Leak detection and monitoring play a crucial role in minimizing water loss within distribution networks. Sensors embedded throughout these systems make real-time detection of leaks and anomalies possible. This technology has proven effective in practical applications, as evidenced by the implementation of smart meters in California, which resulted in a 20% reduction in water wastage during a prolonged drought (World Bank, 2021). Such advancements highlight the significant impact that technology can have on conserving water resources in times of scarcity.
In addition to leak detection, water quality monitoring is essential for ensuring a safe and reliable water supply. Advanced sensors and Internet of Things (IoT) devices continuously assess various water quality parameters, including pH, turbidity, and contamination levels. An excellent example of this is Singapore's smart water systems, which offer real-time updates to both regulators and users, thereby enhancing the efficiency of water quality management (PUB Singapore, 2022). This proactive approach to monitoring facilitates prompt responses to any potential contamination issues.

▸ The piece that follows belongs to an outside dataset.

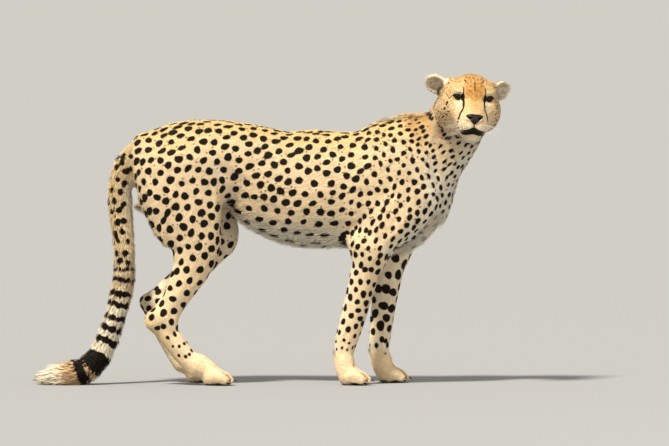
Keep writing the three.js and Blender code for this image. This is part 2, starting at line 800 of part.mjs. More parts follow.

Furthermore, the integration of predictive analytics through AI and machine learning is revolutionizing the management of water resources. By forecasting water demand and pinpointing potential stress points within supply networks, cities can proactively address challenges before they escalate. Amsterdam has been at the forefront of utilizing these predictive tools, which optimize water management and bolster the city’s resilience against climate impacts (European Commission, 2021).
This interconnected use of technology across leak detection, water quality monitoring, and predictive analytics underscores a comprehensive strategy for sustainable water management.
Desalination Technologies
Desalination, the process of converting seawater into freshwater, is an increasingly viable solution for addressing water scarcity in coastal and arid regions. Advances in energy efficiency and technology are making desalination more accessible and sustainable.
Reverse Osmosis
Reverse osmosis (RO) is the most widely used desalination technology, relying on semi-permeable membranes to filter out salts and impurities. Innovations in RO membranes have significantly reduced energy consumption, making the process more cost-effective. Saudi Arabia’s Ras Al-Khair plant, one of the world’s largest desalination facilities, uses energy-efficient RO technology to supply water to millions (International Desalination Association [IDA], 2022).
Solar-Powered Desalination
Solar-powered desalination plants harness renewable energy to reduce the carbon footprint of water production. In Morocco, the Noor Ouarzazate solar complex powers desalination units, providing clean water to drought-prone regions while promoting energy sustainability (UNEP, 2022).
Emerging Techniques
Techniques such as forward osmosis and graphene-based membranes are being developed further to reduce energy use and operational costs in desalination. These emerging technologies hold promise for scaling desalination in developing regions (IDA, 2022).
Water Recycling and Reuse
Water recycling and reuse technologies are critical for improving water efficiency, particularly in water-stressed regions. These systems treat wastewater to a level suitable for agricultural, industrial, or even potable use.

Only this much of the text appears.